The eurozone inflation rate is meant to average two per cent. It has been below one per cent, and falling, in recent months. The indebted countries have inflation rates close to zero in many cases, Ireland included. If the eurozone's average was to be two per cent or so, which is supposed to be the target, it follows that the creditor countries would need to accept inflation at three per cent or even more, if the average target was to be hit. They are reluctant to do so.

A few weeks back, German Finance Minister Wolfgang Schauble took exception to the following remarks from European Economics Commissioner Olli Rehn: "A lengthy period of low inflation can make it more difficult if this low inflation is caused by core Europe inflation being very low.

"In order to succeed in the rebalancing process of the whole eurozone, average inflation should be close to the two per cent goal that the ECB has set," Mr Rehn said.

Schauble will resist, it would appear, any efforts by the ECB to get the eurozone inflation rate back up to the declared target.

The ECB should stop fretting about another cut in the policy interest rate, already almost zero, and start creating looser monetary conditions by purchasing directly securities issued by governments and business corporations.

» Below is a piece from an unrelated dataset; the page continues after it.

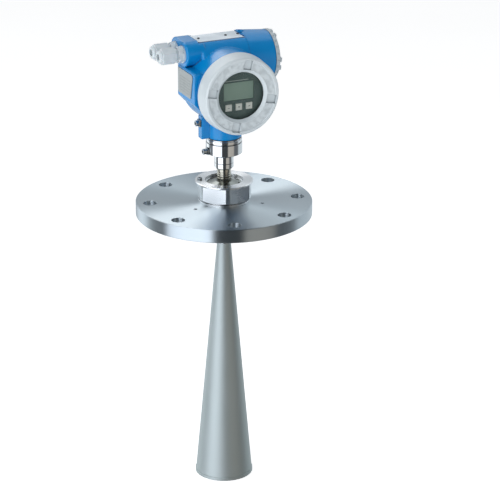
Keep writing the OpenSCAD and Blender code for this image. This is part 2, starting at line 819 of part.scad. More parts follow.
// ---------------------------------------------------------------- display cover
// cast screw cover: tapered skirt, sunk band with wrench slots, bevelled
// window, glass seat inside and a spigot that screws into the barrel
module display_cover() {
    r0 = cover_d/2;
    r1 = cover_face_d/2;
    t = cover_t;
    w = window_d/2;
    gf = glass_front;
    gr = w + 6;
    rim = r1 - 5;
    spigot = display_bore/2 - fit_gap;
    inner = spigot - spigot_wall;
    color(grey_paint) facing_front(y_cover) difference() {
        rotate_extrude($fn = 180) polygon([
            [r0, 0], [r0, 3], [r1 + 0.6, t - 2.2], [r1 - 1.6, t], [rim, t], [rim - 1, t - band_depth],
            [w + 4.5, t - band_depth], [w, t - 6], [w, gf], [gr + fit_gap, gf],
            [gr + fit_gap, gf - glass_t - retainer_h], [inner, gf - glass_t - retainer_h - 0.5],
            [inner, -cover_spigot],
            [spigot - 1, -cover_spigot], [spigot, -cover_spigot + 1], [spigot, -groove_w],
            [spigot - groove_depth, -groove_w], [spigot - groove_depth, 0]]);
        for (i = [0:slot_count - 1])
            rotate(90 + slot_turn + i*360/slot_count)
                translate([w + 4.5, -slot_w/2, t - slot_depth])
                    cube([rim - w - 4.5 + 1.5, slot_w, slot_depth + 1]);
    }
}

module display_glass() {
    color(glass_tint) facing_front(y_cover) translate([0, 0, glass_front - glass_t])
        cylinder(r = window_d/2 + 6, h = glass_t, $fn = 96);
}

module glass_retainer() {
    color(rubber_black) facing_front(y_cover) translate([0, 0, glass_front - glass_t - retainer_h])
        tube(window_d + 12, window_d + 5, retainer_h);
}

// rubber ring at the root of the cover's spigot
module display_cover_seal() {
    color(rubber_black) facing_front(y_cover) translate([0, 0, -groove_w/2])
        seal_ring(display_bore/2 - fit_gap);
}

// ---------------------------------------------------------------- terminal side
module terminal_cover() {
    r = tcover_d/2;
    t = tcover_t;
    spigot = terminal_bore/2 - fit_gap;
    color(grey_paint) facing_right(terminal_mouth + face_gap) difference() {
        union() {
            rotate_extrude($fn = 144) polygon([
                [0, t - 2], [r - 9, t - 2], [r - 8, t], [r - 1.2, t], [r, t - 1.2], [r, 0],
                [spigot - groove_depth, 0], [spigot - groove_depth, -groove_w], [spigot, -groove_w],
                [spigot, 1 - cover_spigot], [spigot - 1, -cover_spigot], [spigot - 4, -cover_spigot],
                [spigot - 4, t - 5], [0, t - 5]]);
            // pairs of lugs for the wrench
            for (i = [0:3], s = [-1, 1])
                rotate(12 + 90*i) translate([r - lug_l - 2, s*lug_w - lug_w/2, t - 2.5])
                    cube([lug_l, lug_w, lug_h + 2.5]);
        }
        ring_of(tcover_scallops, r + 2.2 - scallop_depth) translate([0, 0, 2])
            cylinder(r = 2.2, h = t, $fn = 24);
    }
}

module terminal_cover_seal() {
    color(rubber_black) facing_right(terminal_mouth + face_gap) translate([0, 0, -groove_w/2])
        seal_ring(terminal_bore/2 - fit_gap);
}

// row of clamping terminals on a moulded foot, standing in the chamber
module terminal_block() {
    y0 = terminal_back - block_w/2;
    color(plastic_grey) difference() {
        union() {
            translate([block_x, y0, block_z]) cube([block_l, block_w, block_foot_h]);
            translate([block_x, y0 + 6, block_z]) cube([block_l, block_w - 6, block_h]);
        }
        for (i = [0:3]) {
            x = block_x + block_l*(i + 0.5)/4;
            translate([x, terminal_back + 3, block_z + 12]) cylinder(d = 5.6, h = 9, $fn = 24);
            translate([x - 3, y0, block_z + 12]) cube([6, 11, 5]);
        }
    }
}

module terminal_screws() {
    color(dark_steel) for (i = [0:3])
        translate([block_x + block_l*(i + 0.5)/4, terminal_back + 3, block_z + 12]) difference() {
            cylinder(d = 5.4, h = 6.5, $fn = 24);
            translate([-3, -0.4, 5]) cube([6, 0.8, 2]);
        }
}

module inner_earth_screw() {
    color(dark_steel) translate([-flat_half + 6, inner_earth_y, inner_earth_z])
        rotate([0, 90, 0]) difference() {
        union() {
            translate([0, 0, -5]) cylinder(d = 4, h = 6, $fn = 24);
            cylinder(d = 8, h = 3, $fn = 32);
        }
        translate([-5, -0.5, 2]) cube([10, 1, 2]);
    }
}

// ---------------------------------------------------------------- plates
module top_plate() {
    w = 2*sqrt(pow(terminal_d/2, 2) - pow(terminal_d/2 - flat_depth, 2)) - 6;
    color(plate_grey) translate([0, 0, z_flat]) difference() {
        translate([-flat_half + 2, terminal_back - w/2, 0]) cube([plate_l, w, plate_t]);
        for (x = top_screw_x)
            translate([x, terminal_back, -1]) cylinder(d = 2.7, h = 4, $fn = 24);
    }
}

module top_plate_screws() {
    color(dark_steel) for (x = top_screw_x)
        translate([x, terminal_back, z_flat + plate_t]) difference() {
            union() {
                cylinder(d1 = 4.6, d2 = 3.6, h = 1.2, $fn = 32);
                translate([0, 0, -plate_t - 4]) cylinder(d = 2.4, h = plate_t + 4.1, $fn = 24);
            }
            translate([-3, -0.3, 0.6]) cube([6, 0.6, 1]);
        }
}

module side_plate() {
    z0 = z_display - pad_drop + side_plate_edge;
    l = pad_l - side_plate_back - side_plate_front;
    h = pad_h - side_plate_edge - side_plate_head;
    color(plate_grey) translate([-pad_face - plate_t, barrel_rear - side_plate_back, 0])
        rotate([90, 0, 90])
        linear_extrude(plate_t) polygon([
            [0, z0 + 3], [-3, z0], [-l + 8, z0], [-l, z0 + h - 3], [-l + 3, z0 + h], [0, z0 + h]]);
}

// ---------------------------------------------------------------- glands
module gland_body(side) {
    stem = gland_gap + gland_nut_l - 8;
    color(plastic_grey) facing_left(gland_face, side) difference() {
        union() {
            translate([0, 0, -12]) cylinder(d = gland_hole - 2*fit_gap, h = 12.5, $fn = 48);
            cylinder(d = gland_corner_d + 0.6, h = 3, $fn = 64);
            translate([0, 0, 2.5]) turned_hex(gland_af, gland_corner_d, gland_collar - 2.5, 1);
            cylinder(d = gland_af - 4, h = gland_collar + stem, $fn = 64);
        }
        translate([0, 0, -13]) cylinder(d = cable_d + 1, h = gland_collar + stem + 14, $fn = 48);
        translate([0, 0, gland_collar + stem - 8])
            cylinder(d1 = cable_d + 1, d2 = gland_af - 7, h = 8.01, $fn = 48);
    }
}
module gland_body_front() { gland_body(-1); }
module gland_body_rear() { gland_body(1); }

module gland_nut(side) {
    r = gland_corner_d/2;
    l = gland_nut_l;
    color(plastic_grey) facing_left(gland_face + gland_collar + gland_gap, side) difference() {
        union() {
            turned_hex(gland_af, gland_corner_d, l, 1);
            rotate_extrude($fn = 64) polygon(concat([[0, l - 2]], [[gland_af/2 - 1, l - 2]],
                [for (a = [0:15:60])
                    [cable_d/2 + 1 + (gland_af/2 - 2 - cable_d/2)*cos(a), l + gland_dome*sin(a)/sin(60)]],
                [[0, l + gland_dome]]));
        }
        translate([0, 0, -1]) cylinder(d = gland_af - 4 + 2*fit_gap, h = l - 6, $fn = 64);
        translate([0, 0, l - 7 - eps])
            cylinder(d1 = gland_af - 4 + 2*fit_gap, d2 = cable_d + 2, h = 5, $fn = 64);
        cylinder(d = cable_d + 1, h = l + gland_dome + 1, $fn = 48);
    }
}
module gland_nut_front() { gland_nut(-1); }
module gland_nut_rear() { gland_nut(1); }

// rubber cone that the nut presses round the cable
module gland_seal(side) {
    stem = gland_gap + gland_nut_l - 8;
    color(rubber_black) facing_left(gland_face + gland_collar + stem - 5.4, side)
        rotate_extrude($fn = 48) polygon([
            [cable_d/2 - 1, 0], [cable_d/2 + 1.1, 0], [gland_af/2 - 4.3, 5.6], [gland_af/2 - 4.3, 6.4],
            [cable_d/2 - 1, 6.4]]);
}
module gland_seal_front() { gland_seal(-1); }
module gland_seal_rear() { gland_seal(1); }

// ---------------------------------------------------------------- output
flange();
hex_connection();
clamp_ring();
lock_pin();
horn_root();
horn_antenna();
antenna_window();
neck_tube();
neck_sleeve();
neck_oring();
housing();
neck_adapter();
adapter_seal();
lock_screw();
lock_washer();
earth_screw();
earth_clamp();
rf_module();
electronics_module();
display_holder();
display_case();
display_board();
lcd();
top_plate();
top_plate_screws();
side_plate();
terminal_block();
terminal_screws();
inner_earth_screw();
gland_body_front();
gland_body_rear();
display_cover();
display_glass();
glass_retainer();
display_cover_seal();
terminal_cover();
terminal_cover_seal();
key_left();
key_middle();
key_right();
gland_nut_front();
gland_nut_rear();
gland_seal_front();
gland_seal_rear();
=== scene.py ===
"""Radar level transmitter: finishes, fine pieces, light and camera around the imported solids.

Every length is in metres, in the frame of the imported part: origin at the centre of the flange's
under face, +Z up the neck, the display looking along -Y and the terminal cover along +X.
"""

import math

import bpy
import numpy as np
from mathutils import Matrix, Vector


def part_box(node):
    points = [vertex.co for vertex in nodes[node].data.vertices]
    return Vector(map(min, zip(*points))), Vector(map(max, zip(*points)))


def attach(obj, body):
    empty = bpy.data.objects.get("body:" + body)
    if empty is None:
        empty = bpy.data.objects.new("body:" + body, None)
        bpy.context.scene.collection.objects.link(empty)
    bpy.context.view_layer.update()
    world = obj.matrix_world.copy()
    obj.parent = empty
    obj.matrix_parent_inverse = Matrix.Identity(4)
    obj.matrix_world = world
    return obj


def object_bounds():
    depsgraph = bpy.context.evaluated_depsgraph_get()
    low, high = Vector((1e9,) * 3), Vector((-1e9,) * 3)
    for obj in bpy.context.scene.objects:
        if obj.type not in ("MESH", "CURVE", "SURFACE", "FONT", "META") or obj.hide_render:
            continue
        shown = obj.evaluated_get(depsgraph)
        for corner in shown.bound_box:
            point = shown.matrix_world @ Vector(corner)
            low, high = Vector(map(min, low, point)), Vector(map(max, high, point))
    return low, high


MM = 0.001
X = np.array([1.0, 0.0, 0.0])
Y = np.array([0.0, 1.0, 0.0])
Z = np.array([0.0, 0.0, 1.0])

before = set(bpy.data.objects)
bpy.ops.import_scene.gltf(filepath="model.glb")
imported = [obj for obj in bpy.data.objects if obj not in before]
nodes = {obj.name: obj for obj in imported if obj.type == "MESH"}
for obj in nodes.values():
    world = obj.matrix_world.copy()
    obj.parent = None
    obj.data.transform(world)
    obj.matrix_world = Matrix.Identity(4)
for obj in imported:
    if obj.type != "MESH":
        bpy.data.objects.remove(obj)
cad_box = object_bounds()
scene = bpy.context.scene


def corners(node):
    """Lowest and highest corner of a node's box, as arrays."""
    low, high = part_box(node)
    return np.array(low), np.array(high)


def middle(node):
    """Centre of a node's box."""
    low, high = corners(node)
    return (low + high) / 2


# ---------------------------------------------------------------- colours and shader nodes

# a Mix node has a row of sockets for each kind of value: these are the rows for numbers and colours
NUMBER_A = 2
NUMBER_B = 3
COLOUR_A = 6
COLOUR_B = 7
COLOUR_OUT = 2


def linear(code):
    """Linear RGBA of an sRGB hex code: c/12.92 up to 0.04045, and ((c+0.055)/1.055)^2.4 above."""
    c = np.array([int(code[i : i + 2], 16) / 255 for i in (1, 3, 5)])
    lin = np.where(c <= 0.04045, c / 12.92, ((c + 0.055) / 1.055) ** 2.4)
    return (*lin.tolist(), 1.0)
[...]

Both the United States and the United Kingdom have been doing this for several years, but it would appear that ECB President Mario Draghi has yet to assemble a majority on the governing council to move in this direction.

The policy is called "quantitative easing" and has come to be seen (except in Germany) as the best available option when there are no shots left in the interest rate locker.

The real and present danger to the fledgling Irish recovery is not Morgan Kelly's reasonable worries about SMEs, or the CSO's disappointing output figures. It is the continuing failure to agree at eurozone level how to address two outstanding problems.

The first is how to get the European economy out of the deflationary trap to which it is still exposed, six years into the crisis, with bank balance sheets unrepaired.

The second is for the longer term: how to turn the dysfunctional common currency area into a proper monetary union.